Can You Refuse to Give Out Your Social Security Number?

Yes, You Can, But...

Social Security Locked Up
SSA Advises Leave Your Social Security Card at Home. Daniel Grill/Getty Images

Can you refuse to give your Social Security number to people who say they need it in order to perform some service you have requested?

With Social Security numbers being one of the “holy grail” keys of identity theft, it is natural and wise to be suspicious of anybody who says they need yours. However, the Social Security Administration (SSA) advises that while you always have the right to refuse to disclose your Social Security number, the requester may also have the right to refuse to provide its services unless you do so.

According to the SSA, businesses, banks, schools and public or private agencies are free to request Social Security numbers as long as they use it for purposes that do not violate any federal or state law. In such cases, refusal to provide a Social Security number can also be grounds for refusal of services.

Ask About Alternative ID Numbers

With incidents of Social Security number-related identity theft increasing, some businesses and agencies have started issuing different, non-Social Security identification numbers if requested by customers.

To be safe, especially when dealing with a business, bank, etc. with which you are not familiar, always ask if an alternative number can be issued before giving them your Social Security number.

Protect Yourself From ID Theft at All Times

As it has for many years, the Social Security Administration recommends that you memorize your Social Security number and never actually carry your Social Security card with you.

In fact, says the SSA, carrying your Social Security card only increases the chances that it could be lost or stolen, thus greatly increasing your risk of becoming a victim of identity theft.

As the SSA advises, you rarely need to actually show anybody your Social Security card. In fact, your card is not even needed when you apply for Social Security benefits or when you get help at your local Social Security office.

“Do not carry your card with you.
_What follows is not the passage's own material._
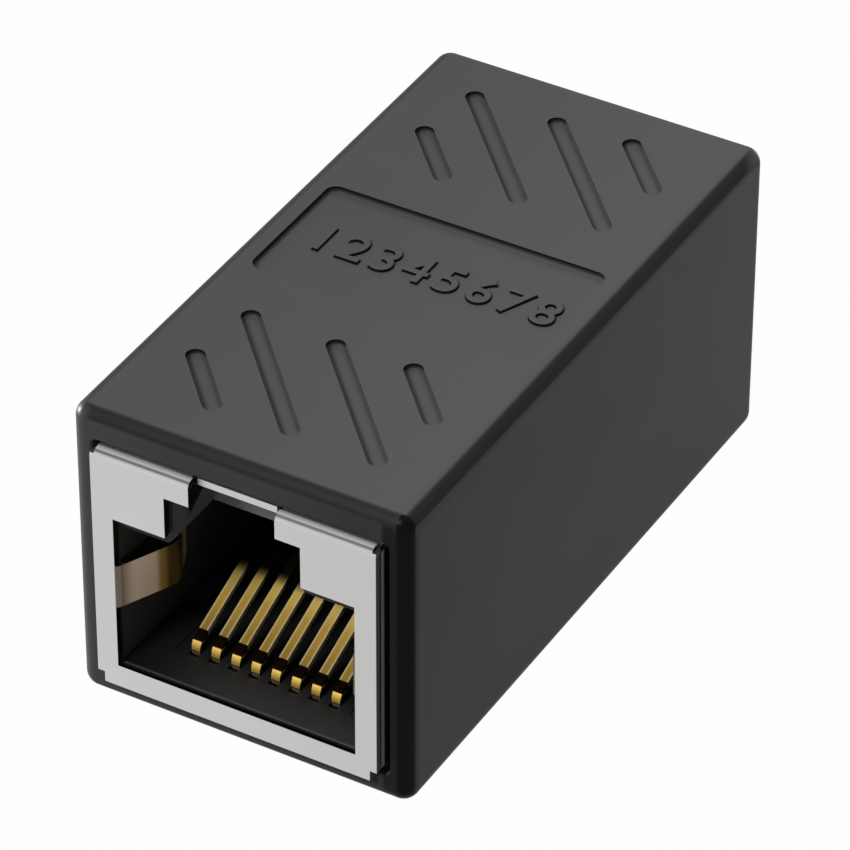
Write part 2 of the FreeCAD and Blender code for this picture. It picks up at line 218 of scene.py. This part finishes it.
def caseEdges(paint, turn):
    # 1 on the rounded edges, which are polished and take a painted shade, and on the two corners that are
    # rubbed glossy
    size = casePlastic
    radius = size["edgeRadius"]
    x, halfX = paint.axis("X"), size["half"][0]
    places = (abs(x), abs(paint.axis("Y")), abs(paint.axis("Z") - size["height"] / 2))
    limits = (*size["half"], size["height"] / 2)
    nearX, nearY, nearZ = [paint.rise(place, *[limit - radius * share for share in size["edgeBand"]])
                           for place, limit in zip(places, limits)]
    upright = paint.rise(abs(x), *[halfX - radius * share for share in size["uprightBand"]])
    upright = upright * nearY * paint.fall(turn, *size["uprightTurn"])
    left = paint.fall(x, *[radius * share - halfX for share in size["leftBand"]])
    edgeShade = upright * size["uprightEdgeShade"] + nearX * nearZ * size["sideEdgeShade"] + nearY * nearZ * size["endEdgeShade"]
    edgeShade = edgeShade + left * (1 - nearX) * nearZ * size["leftEdgeShade"]
    rubbed = paint.rise(turn, *size["rubbedTurn"])
    return edgeShade * (1 - rubbed), nearX * nearY * nearZ * rubbed


def caseEndShade(paint, turn):
    # painted shade: the end faces darken towards one corner, with a painted shadow strip beside its edge
    size = casePlastic
    shade = size["endShade"]
    for share, start, end in size["endShades"]:
        shade = shade + share * paint.rise(1 - turn, start, end)
    shade = shade + size["endStrip"] * paint.within(turn, *size["endStripTurn"])
    outer, inner = size["endFaceDepth"]
    halfY = size["half"][1]
    return shade * paint.rise(abs(paint.axis("Y")), halfY - outer, halfY - inner)


def caseWalls(paint):
    # the upright walls of the recess and the numbers, and how dark their painted shade is
    size = casePlastic
    x, y, z = abs(paint.axis("X")), abs(paint.axis("Y")), paint.axis("Z")
    low, high = size["wallZ"]
    numbers = paint.fall(x, *size["numbersX"]) * paint.fall(y, *size["numbersY"])
    walls = paint.fall(x, *size["topX"]) * paint.fall(y, *size["recessY"])
    walls = walls * paint.rise(z, low, low + size["wallSoft"])
    walls = walls * paint.fall(z + numbers * (high - size["numberTop"]), high - size["wallSoft"], high)
    least, more = size["wallShades"]
    return walls, least + more * paint.rise(z + numbers * size["numberLift"], *size["wallFadeZ"])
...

Keep it in a safe place with your other important papers,” advises the Social Security Administration.

While lost or stolen Social Security cards can be replaced, the SSA advises it is not really necessary. It is far more important that you simply know your Social Security number than it is to actually carry your card with you.
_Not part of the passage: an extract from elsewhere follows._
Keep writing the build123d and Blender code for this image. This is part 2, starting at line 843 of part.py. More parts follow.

What About Medicare Cards?

Yes, for now at least, Medicare cards also have Social Security numbers printed on them, and “Carry your card with you when you are away from home…” is printed on the back.

But that will be ending thanks to the Medicare Access and CHIP Reauthorization Act of 2015, part of which mandates that Social Security numbers may no longer be printed on Medicare cards.

The act, signed into law by President Obama on April 16, 2015, gives the U.S. Department of Health and Human Services up to four years to begin issuing Medicare cards with new beneficiary identifiers that are NOT Social Security numbers. The law also gives the Centers for Medicare and Medicaid Services up to four years to new cards to current Medicare beneficiaries.

Until then, both the SSA and the American Association of Retired Persons (AARP) recommend that in most cases, actually having the Medicare card is not necessary in order to get medical services.

“Don’t carry your Medicare card. But if you don’t feel comfortable without it, make a copy of the original card and blackout all but the last four digits of the Social Security number and carry the copy instead,” advises the AARP.